One thing I’ve started doing: I’ll create 2-3 variations of content (different hooks, different angles) within one deliverable. Same product, totally different stories. Brands use those variations to see what lands.
From a messaging standpoint, what’s your biggest uncertainty? Like, are you worried about how to position pricing? Product benefits? Your brand story? That’ll help me give you better advice on how to test it.
This is the right instinct, but let me push on the framework a bit.
Before you pick creators, you need to define your testing hypothesis clearly. Not just “does this resonate?” but specific questions:
— Which value proposition actually moves purchase intent? (A: speed, B: quality, C: price)

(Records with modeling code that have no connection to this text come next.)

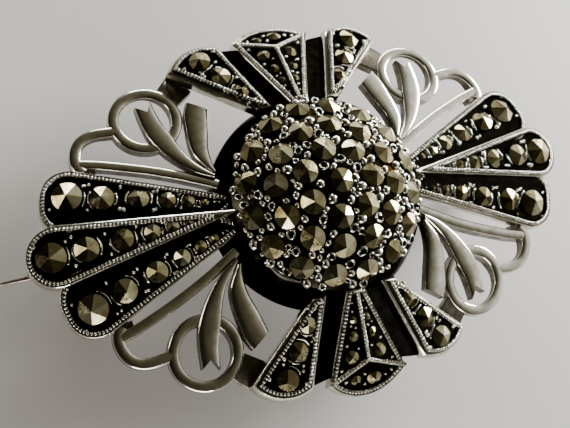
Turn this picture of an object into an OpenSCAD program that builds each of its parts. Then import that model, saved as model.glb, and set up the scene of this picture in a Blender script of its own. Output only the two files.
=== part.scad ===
// Oval cluster brooch: a stone-set dome on a flared collar, ringed by twelve set petals and four
// openwork scroll panels, with a hinged pin and a rollover safety catch on the back.
// The origin is the middle of the flat back disc. +X is the long axis and +Z points out of the face.

/* [Dome] */
// Radius of the sphere that the dome's metal follows
dome_sphere_r = 12; // [11.9:0.1:12.1]
// Height of the dome's rim above the back
dome_rim_z = 4.6; // [4.5:0.1:4.7]
// Height of the dome's crown above the back
dome_top_z = 8; // [7.9:0.1:8.1]
// Wall of the dome
dome_wall = 0.9; // [0.8:0.1:1]
// Diameter of a stone on the dome
dome_stone_d = 2.04; // [1.9:0.02:2.06]

/* [Collar] */
// Radius at the foot of the collar
collar_foot_r = 9.5; // [9.4:0.1:9.6]
// Wall of the collar
collar_wall = 0.8; // [0.7:0.1:0.9]
// Thickness of the disc that closes the back
disc_thick = 0.6; // [0.5:0.1:0.8]
// Diameter of the vent hole in the back disc
vent_d = 1.2; // [0.8:0.1:1.6]

/* [Long petals] */
// Reach of the middle long petal from the centre
long_reach = 25; // [24.8:0.1:25.2]
// Radius of a long petal's round end
long_end_r = 2.5; // [2.4:0.05:2.55]
// Thickness of a middle long petal
long_mid_thick = 1.6; // [1.4:0.1:1.8]
// Thickness of an outer long petal
long_outer_thick = 1.3; // [1.2:0.1:1.5]

/* [Short petals] */
// Reach of the middle short petal from the centre
short_reach = 17.2; // [17.1:0.1:17.3]
// Thickness of a short petal
short_thick = 1.8; // [1.6:0.1:1.9]

/* [Setting] */
// Width of the raised rim around a petal
rim_w = 0.42; // [0.36:0.02:0.46]
// Depth of the sunk floor inside a rim
floor_drop = 0.35; // [0.25:0.05:0.4]
// Depth of the seat that a stone sits in
seat_depth = 0.15; // [0.1:0.05:0.2]
// Height of a stone's crown as a share of its diameter
crown_share = 0.28; // [0.24:0.01:0.32]
// Height of a stone's girdle above the floor as a share of its diameter
girdle_share = 0.12; // [0.1:0.01:0.14]

/* [Scroll panels] */
// Thickness of the scroll wires
scroll_thick = 1.4; // [1.2:0.05:1.6]
// Outer radius of the scroll ring
ring_outer_r = 3.15; // [3.1:0.05:3.2]
// Width of the ring's wire
ring_wire_w = 0.95; // [0.85:0.05:1]
// Width of the loop's wire
loop_wire_w = 0.85; // [0.8:0.05:0.9]
// How far the leaves stand above the wires
leaf_rise = 0.35; // [0.25:0.05:0.45]
// Thickness of the leaves
leaf_thick = 1.15; // [1.05:0.05:1.3]

/* [Pin and catch] */
// Distance of the pin's axis behind the back
pin_drop = 2.6; // [2.6:0.1:2.8]
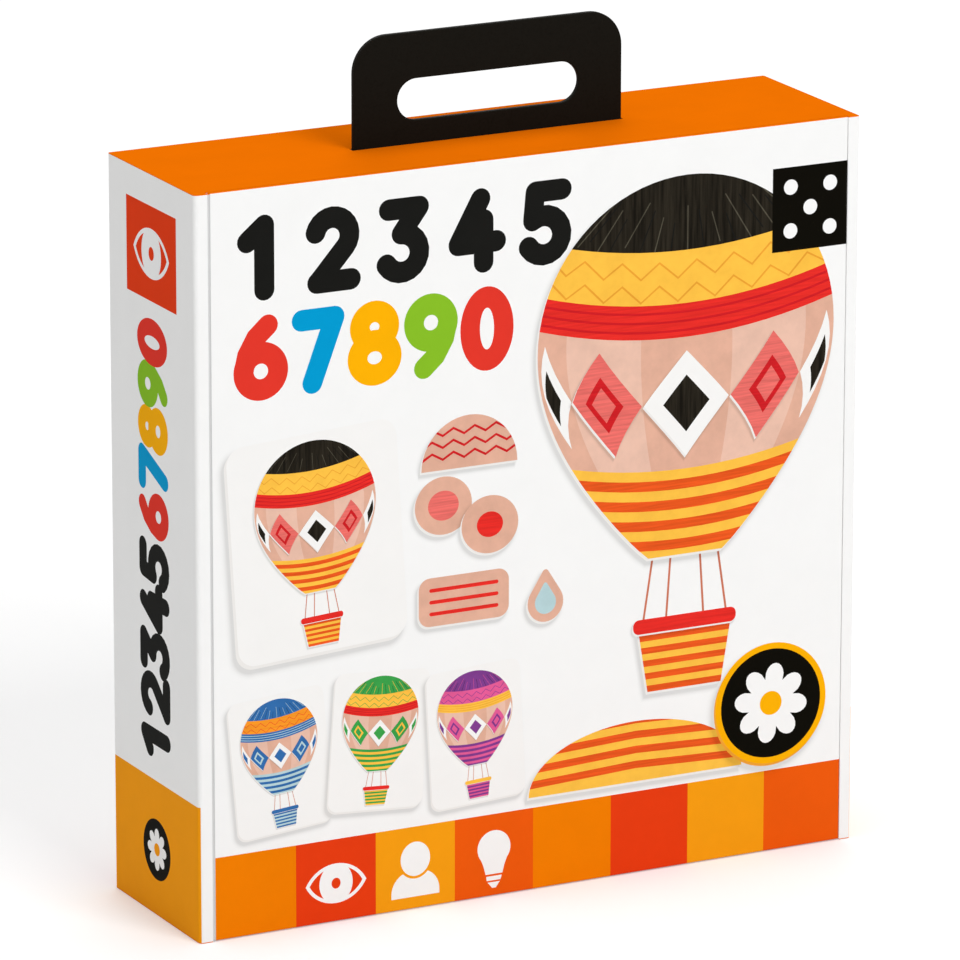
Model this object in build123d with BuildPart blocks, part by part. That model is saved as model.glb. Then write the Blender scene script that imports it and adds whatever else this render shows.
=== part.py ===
from build123d import *
from math import acos, cos, sin
import os

# A children's picture building game in an upright carry box.
# The box stands on its bottom, centred on the origin: X runs to the right of the printed front,
# Y runs to the back and Z runs up. All sizes are millimetres.

# Outside of the box
box_width = 242.0
box_depth = 65.0
box_height = 250.0

# Materials in the sheet
board = 1.5
wrap = 0.25
lining = 0.2

# Folded vertical corners, measured outside the paper
hinge_corner_radius = 1.6
plain_corner_radius = 0.6

# Front cover and the fixed strips at both sides of it
hinge_strip = 4.7
hinge_gap = 1.0
closure_strip_width = 4.3
closure_gap = 0.3
cover_seat = 0.25
cover_foot = 0.3
lining_margin = 1.0

# Magnets that hold the cover shut
closure_lip_width = 14.0
magnet_radius = 4.5
magnet_thickness = 1.0
magnet_fit = 0.1
magnet_inset = 6.2
magnet_heights = (70.0, 180.0)

# Carrying handle: a flat plate that slides down through a slot in the top
handle_width = 98.0
handle_thickness = 2.0
handle_reach = 37.0
handle_corner_radius = 12.0
handle_edge_round = 0.4
finger_hole_width = 66.2
finger_hole_height = 13.7
finger_hole_rim = 15.5
shoulder_width = 10.0
shoulder_height = 12.0
shoulder_corner_radius = 3.0
shoulder_clearance = 0.3
handle_travel = 32.0
slot_side_clearance = 0.5
slot_face_clearance = 0.3

# Card insert that holds the game
card = 0.8
insert_fit = 0.3
insert_setback = 0.3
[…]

— Which audience segment engages most with your type of product?
— What’s the optimal content format for your offering? (educational, lifestyle, testimonial, use case)
— Does your brand story land better when told by the creator in first-person, or when it’s more brand-centric?
Once you have clear hypotheses, your creator selection and content briefs become laser-focused.
Second—think about sample size and statistical significance. 5-10 creators is good for qualitative insights. But if you want to actually predict campaign performance, you need either a larger group or creators whose audience scales align with your target media buy.
Third—build in a control. Have one creator test your current messaging, while another tests a new angle. Otherwise, you’re just collecting engagement data with no baseline.
What’s your current hypothesis about what’s most likely to miss with U.S. audiences? Start there. That’s your highest-risk assumption to test.